Bootstrapped vs. Funded SaaS: Which Route Aligns With Your Long-Term Goals?

Bootstrapped vs. Funded SaaS

Building a SaaS company comes with enough questions—your pricing model, your tech stack, your go-to-market strategy. But one of the most critical decisions founders face is how to finance growth.

Do you bootstrap and retain control, even if that means slower scaling? Or raise funding, accelerate growth, and give up equity for capital?

There’s no universal right answer. But there is a right answer for your goals, your risk tolerance, and the business you’re building.

The Bootstrapped Path: Control, Constraints, and Creativity

Founders who bootstrap typically fund the company through savings, revenue, or side gigs—opting out of the investor route entirely. There’s a certain romanticism to it, but also real-world challenges that require discipline and trade-offs.

Pros:

  • Full ownership and control over decisions

  • No investor pressure to hit aggressive growth targets

  • Freedom to build on your own timeline and values

Cons:

  • Slower growth due to limited capital

  • More personal financial risk

  • Harder to hire, market, or scale without early traction

Bootstrapped SaaS founders often get scrappy with their growth strategies—relying heavily on organic channels, referrals, or partner-led growth. They also tend to focus obsessively on profitability from the outset, which can build healthy financial habits early on.

That said, scaling without outside funding requires incredible focus. You may have to say no to opportunities you simply can’t afford to pursue yet, whether it’s a rebrand, a product pivot, or a new market entry.

The Funded Path: Speed, Scale, and Stakeholder Expectations

Venture funding opens up another world entirely. With capital comes acceleration—hiring faster, spending more on marketing, and going after a larger share of the market in less time. But it also comes with expectations.

Pros:

  • Resources to grow quickly and outpace competitors

  • Ability to invest in top-tier talent, tools, and tech

  • Mentorship and access to networks via investors

Cons:

  • Loss of equity and, often, some control

  • Pressure to grow fast—sometimes at the expense of sustainability

  • Risk of building toward investor milestones rather than customer needs

Not all funding is equal, of course. There’s a spectrum—from angel investors to VCs to growth equity. The key is knowing why you’re raising and what success looks like for both you and your investors.

If you’re building a category leader or targeting enterprise markets, funding can help you gain traction before others catch up. But if your goal is long-term cash flow and ownership, venture capital might not align with that picture.

Questions to Ask Yourself Before Choosing a Path

Whether you’re standing at the fork in the road or already a few steps down one side, these questions can help clarify your thinking:

  • What’s your personal risk tolerance? Can you go without income while building, or would external capital provide the stability to focus?

  • How fast do you want—or need—to grow? Are you in a race, or building something more sustainable over time?

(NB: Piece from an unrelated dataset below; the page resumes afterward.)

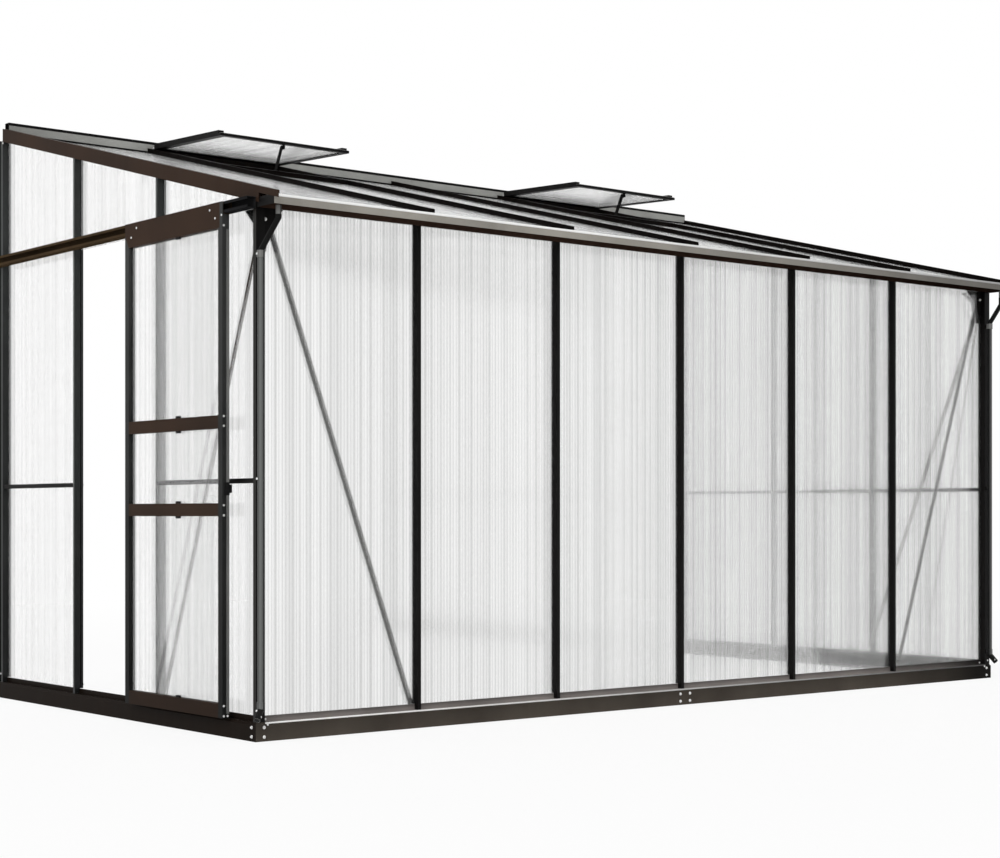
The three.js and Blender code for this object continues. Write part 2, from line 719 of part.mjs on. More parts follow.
function doorSheet() {
  const front = doorOuter + (doorThickness - sheetThickness) / 2;
  const reach = panePocket - fitGap;
  const low = doorBottom + bottomRail - reach;
  const high = doorTop - topRail + reach;
  const near = doorFront + stileWidth - reach;
  const far = doorFront + doorWidth - stileWidth + reach;
  return block(front, front + sheetThickness, near, far, low, high);
}

function roller() {
  const bore = axleRadius + axleGap;
  const rim = rollerRadius - rollerChamfer;
  const profile = [
    [bore, 0], [rim, 0], [rollerRadius, rollerChamfer], [rollerRadius, rollerWidth - rollerChamfer],
    [rim, rollerWidth], [bore, rollerWidth], [bore, 0],
  ];
  const wheel = new THREE.LatheGeometry(profile.map(([r, h]) => new THREE.Vector2(r, h)), 2 * roundSides);
  return wheel.rotateZ(-Math.PI / 2);
}

function doorTrack() {
  const slotLow = trackLow + trackLipLow;
  const slotHigh = slotLow + trackSlot;
  const outline = [
    [trackBack, trackLow], [trackBack, trackTop], [trackFront, trackTop], [trackFront, slotHigh],
    [trackFront + trackWall, slotHigh], [trackFront + trackWall, trackTop - trackWall],
    [trackBack - trackWall, trackTop - trackWall], [trackBack - trackWall, trackLow + trackWall],
    [trackFront + trackWall, trackLow + trackWall], [trackFront + trackWall, slotLow],
    [trackFront, slotLow], [trackFront, trackLow],
  ];
  return prism(outline, 'y', barFace + trackEndGap, depth - trackEndGap);
}

function door() {
  addPart('door_track', doorTrack(), charcoal);
  addPart('door_frame', doorFrame(), brown);
  addPart('door_panel', doorSheet(), glazing);
  [doorFront + rollerInset, doorFront + doorWidth - rollerInset].forEach((y, index) => {
    addPart(`door_roller_${index + 1}`, roller(), nylon).position.set(rollerFront, y, axleHeight);
  });
}

// A round pipe through a line of points, with a ball in every bend
function pipe(points, radius) {
  const runs = points.slice(1).map((point, i) => rod(points[i], point, radius));
  const balls = points.slice(1, -1).map((point) => {
    const ball = new THREE.SphereGeometry(radius, roundSides, roundSides / 2);
    return ball.translate(point.x, point.y, point.z);
  });
  return join(...runs, ...balls);
}

function downpipe({ outletX, pipeX, bendDrop }) {
  const point = (x, y, z) => new THREE.Vector3(x, y, z);
  const top = gutterLow - outletDrop - fitGap;
  const bend = point(outletX, -outletY, top - bendDrop);
  const elbow = point(pipeX, -pipeY, pipeTop + pipeCollar);
  const foot = point(pipeX, -pipeY, pipeFoot);
  const mouth = point(pipeX - shoeOut, -pipeY - shoeForward, pipeFoot - shoeDrop);
  return join(
    pipe([point(outletX, -outletY, top), bend, elbow], elbowRadius),
    pipe([elbow, foot, mouth], pipeRadius),
    rod(elbow, point(pipeX, -pipeY, pipeTop), collarRadius),
    rod(point(pipeX, -pipeY, pipeFoot + pipeCollar), foot, collarRadius),
  );
}

// Both braces of a corner spring from one bracket, a plate on each wall
function cornerBrace(frontBrace) {
  const start = barBack + fitGap;
  const end = start + braceThickness;
  const top = eaveHeight - fitGap;
  const gusset = [
    [start, top], [start, top - gussetHeight], [start + gussetFoot, top - gussetHeight],
    [start + gussetKnee, top - gussetKneeDrop], [start + gussetReach, top],
  ];
  const flat = (brace) => {
    const head = eaveHeight - brace.drop;
    const run = (brace.footIn - brace.topIn) / (head - brace.foot);
    const half = (braceWidth / 2) * Math.hypot(1, run);
    return [
      [brace.topIn - half, head], [brace.topIn + half, head],
      [brace.footIn + half, brace.foot], [brace.footIn - half, brace.foot],
    ];
  };
  const side = [gusset, flat(sideBrace)].map((outline) => prism(outline, 'x', start, end));
  const front = [gusset, flat(frontBrace)].map((outline) => prism(outline, 'y', start, end));
  return join(...side, ...front);
}

baseRails();
sideFrames();
frontMullions();
roofFrame();
frontSheets();
sideSheets();
roofSheets();
vents();
door();
addPart('downpipe_left', downpipe(leftPipe), charcoal);
addPart('downpipe_right', mirrored(downpipe(rightPipe)), charcoal);
addPart('corner_brace_left', cornerBrace(leftFrontBrace), charcoal);
addPart('corner_brace_right', mirrored(cornerBrace(rightFrontBrace)), charcoal);

export default greenhouse;
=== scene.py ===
import math

import bmesh
import bpy
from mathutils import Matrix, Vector


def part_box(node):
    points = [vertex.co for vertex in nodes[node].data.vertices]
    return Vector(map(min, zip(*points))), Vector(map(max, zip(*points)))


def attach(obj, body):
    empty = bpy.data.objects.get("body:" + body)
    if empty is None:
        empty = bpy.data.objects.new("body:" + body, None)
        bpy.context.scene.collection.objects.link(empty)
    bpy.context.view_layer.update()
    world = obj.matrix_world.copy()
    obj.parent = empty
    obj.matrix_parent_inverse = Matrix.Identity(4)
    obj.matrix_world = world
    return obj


# Lean-to greenhouse: finishes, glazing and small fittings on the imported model.
# Places are in millimetres from the front left corner of the base, as on a drawing.

print("greenhouse: loading the frame")
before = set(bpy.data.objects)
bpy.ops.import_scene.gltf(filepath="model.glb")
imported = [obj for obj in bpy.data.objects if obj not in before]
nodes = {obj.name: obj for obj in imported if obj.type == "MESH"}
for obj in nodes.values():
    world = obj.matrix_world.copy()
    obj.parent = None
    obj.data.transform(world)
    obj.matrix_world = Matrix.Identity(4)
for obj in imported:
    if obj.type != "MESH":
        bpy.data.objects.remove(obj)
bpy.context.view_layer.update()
perMetre = 1000
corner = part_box("base_front")[0]
length = (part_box("base_front")[1].x - corner.x) * perMetre
depth = (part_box("base_left")[1].y - corner.y) * perMetre

kit = {
    "firstBar": 27.5, "bay": 610, "barBack": 37.8, "frontBars": 5, "sideBars": 2,
    "roofHeight": 1733, "roofSlope": 0.2513, "eaveHeight": 1673,
    "vents": (1.5, 4.5), "ventLean": math.radians(2.507), "ventHinge": (1820, 2194.49),
}
ways = {"left": 1, "right": -1}  # each end of the house, and which way along x is inwards there


def at(x, y, z):
    # a place on the drawing, in the frame's metres
    return corner + Vector((x, y, z)) / perMetre


def barCentre(number):
    return kit["firstBar"] + number * kit["bay"]


def roofTop(y):
    return kit["roofHeight"] + kit["roofSlope"] * y


def onSide(side, x):
    return x if side == "left" else length - x


def spotOn(side, spot):
    return (onSide(side, spot[0]), spot[1], spot[2])


def turnedTo(side, direction):
    return (ways[side] * direction[0], direction[1], direction[2])


def spanOn(side, near, far):
    return (near, far) if side == "left" else (length - far, length - near)


# Node helpers

def feed(tree, socket, value):
    # another node's output is linked, a plain value is set on the socket itself
    if isinstance(value, bpy.types.NodeSocket):
        tree.links.new(value, socket)
    elif socket.type == "RGBA":
        socket.default_value = (*value, 1.0)
    else:
        socket.default_value = value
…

  • Do you want to own 100% of a smaller pie, or a slice of a bigger one?

  • How big is your market? Some markets simply require more capital to win.

  • Would funding accelerate your roadmap meaningfully, or just make things “more comfortable”?

There’s no shame in either route. The key is being honest about what you’re trying to build—and who you’re building it for.

Hybrid Paths and Gray Areas

It’s worth noting that the binary of “bootstrapped vs. funded” is often oversimplified. Many companies start bootstrapped and raise funding later, once they’ve found product-market fit. Others take on non-dilutive capital (like revenue-based financing or loans) to bridge the gap.

Some founders work with agencies or consultants to drive revenue-first strategies before raising capital, allowing them to negotiate from a stronger position. In fact, partnering with a B2B SaaS growth agency can be a smart move for bootstrapped teams that want expert-level execution without committing to full-time hires.

There’s flexibility in how you grow. And flexibility, ironically, can be a competitive edge in SaaS.

Aligning Financing With Your Long-Term Vision

The most important consideration isn’t the amount of money in your bank account—it’s alignment. Is your financing strategy aligned with the kind of company you want to build, the life you want to lead, and the customers you want to serve?

Bootstrapping gives you freedom, but demands patience. Funding gives you fuel, but comes with strings. And both can be the right choice, depending on your goals.

Just don’t choose one out of fear, ego, or trend-following. Choose the path that lets you build your version of success.

Because at the end of the day, the best SaaS companies don’t just scale fast—they scale well. On their terms. With their vision intact.